Last week on BBC Radio the former Chelsea winger claimed that it was Fabregas who had said that he’d rather lose than win for Jose Mourinho.

That drew an angry response from the Fabregas camp and a threat to sue Nevin for damages. On Saturday the Catalan midfielder was booed by large sections of the Chelsea support unhappy at his role in Mourinho’s departure.

In a column for the Chelsea website Nevin explains: “During an interview with BBC Radio 4’s Today programme I asked, in passing while talking about some other recent happenings at the club, if the player who said the phrase six weeks ago: ‘I would rather lose than play for Jose,’ had been outed in the press as Cesc?

I absolutely wasn’t having a go at Cesc, but asking the question, as the reporter I was talking to was the one who originally broke that story. Basically I thought that this had been the press line in the following days back then. He replied, ‘No comment’. Even the newspaper put a question mark at the end of my sentence!

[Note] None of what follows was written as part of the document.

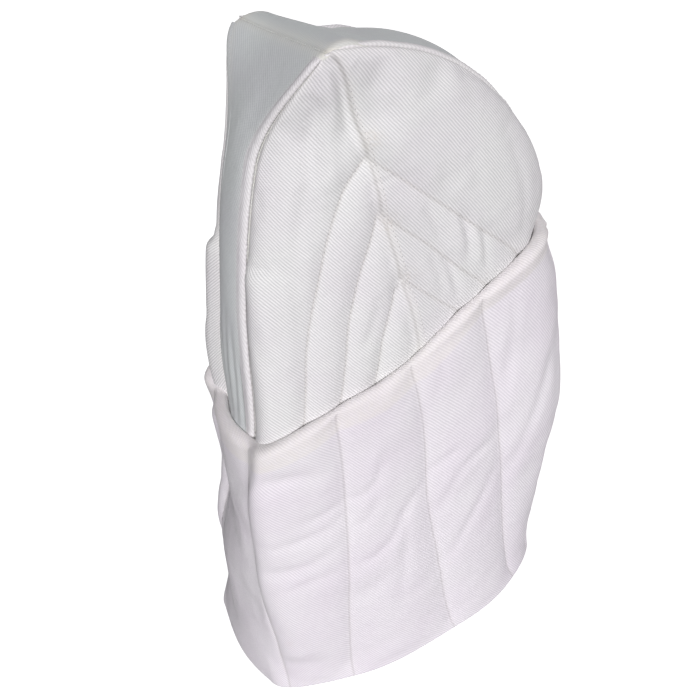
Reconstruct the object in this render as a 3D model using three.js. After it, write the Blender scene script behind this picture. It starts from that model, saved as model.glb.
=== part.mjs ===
// A quilted cotton hood: two side panels, a box gusset from brow to nape, and a deep padded
// cuff that is sewn to the rim and turned up on the outside.
// Millimetres. +X is the wearer's left, -Y the face, +Z up. The rim stands on z = 0.
import * as THREE from 'three';

// ---- driving dimensions -------------------------------------------------------------------
const GAP = 0.3;
const CLOTH = 1.0;
const LINING = 0.8;
const HOOD_WADDING = 6.0;
const CUFF_WADDING = 6.0;
const RIM_WADDING = 1.2;
const HEM_HEIGHT = 3.0;

// Seam lines in side view, [y, z]: four control points of a cubic curve each.
const EAR = [-24, 434];
const BROW = [-89.5, 215];
const NAPE = [130, 287];
const FRONT_SEAM_LOW = [[-115, 0], [-115, 50], [-89, 135], BROW];
const FRONT_SEAM_HIGH = [BROW, [-78, 300], [-66, 398], EAR];
const BACK_SEAM_LOW = [[115, 0], [115, 62], [138, 170], NAPE];
const BACK_SEAM_HIGH = [NAPE, [131, 345], [72, 430], EAR];

// Half widths of the gusset.
const GUSSET_AT_RIM_FRONT = 35;
const GUSSET_AT_RIM_BACK = 40;
const GUSSET_AT_BROW = 25;
const GUSSET_AT_NAPE = 25;
const GUSSET_AT_FOREHEAD = 17.5;
const GUSSET_AT_EAR = 43.6;

// How far the panels swell out past their seams.
const SIDE_SWELL_AT_RIM = 40.5;
const SIDE_SWELL_AT_BROW = 28;
const FRONT_SWELL = 5;
const BACK_SWELL = 7;

// How squarely a side panel turns out from its seams: 1 is a sine, less is squarer.
const SQUARE_AT_RIM = 1;
const SQUARE_AT_BROW = 0.38;
const SQUARE_AT_NAPE = 0.7;

// The height parameter runs 0 at the rim, TURN at the top of the cuff and 1 at the ears.
const TURN = 0.5;
const TURN_LENGTH = 500;
const EAR_END = 0.995;

const SEAM_ROLL_WIDTH = 7;
const SEAM_ROLL_HEIGHT = 2.4;

const LOW_ROWS = 5;
const HIGH_ROWS = 11;
const SIDE_COLUMNS = 8;
const GUSSET_COLUMNS = 5;
const CUFF_ROWS = 5;
const ROLL_STEPS = 4;

// ---- colours ------------------------------------------------------------------------------
const WHITE_TWILL = { color: 0xe6e2e4, roughness: 0.92, metalness: 0 };
const SHADED_TWILL = { color: 0xdcdedb, roughness: 0.92, metalness: 0 };
const LINING_CLOTH = { color: 0xe4dfd2, roughness: 0.95, metalness: 0 };
const WADDING = { color: 0xeeebe4, roughness: 1, metalness: 0 };
const SEAM_CLOTH = { color: 0xe9e4d8, roughness: 0.92, metalness: 0 };

// ---- curves -------------------------------------------------------------------------------
const mix = (a, b, t) => a + (b - a) * t;

function smooth(edge0, edge1, value) {
  return THREE.MathUtils.smoothstep(value, edge0, edge1);
}

function cubic([a, b, c, d], t) {
  const u = 1 - t;
  const blend = (i) => u * u * u * a[i] + 3 * u * u * t * b[i] + 3 * u * t * t * c[i] + t * t * t * d[i];
  return new THREE.Vector2(blend(0), blend(1));
}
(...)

Cesc denied it all at the time of course (honestly as it turns out!) and odd though it may sound I couldn’t have cared less anyway. The reason I wasn’t that bothered was because the BBC reporter (a man I like and admire I may add) had made it perfectly clear that it was something said in the heat of the moment, in a fit of anger and it certainly did not mean that player wasn’t going to try for the team really.

When a story appeared in one of the newspapers this Saturday it was reported as if I was deliberately outing Cesc. Now whether it was mischievous on the newspaper’s part for deliberately misunderstanding me or whether I was not clear enough in what I was saying and the fault was thus partially mine, it doesn’t matter (I accept my accent, diction and even clarity of meaning aren’t always picked up perfectly, especially by some southern ears).

In short, I did not mean to have a go at Cesc in any way at all; I was merely asking a question.”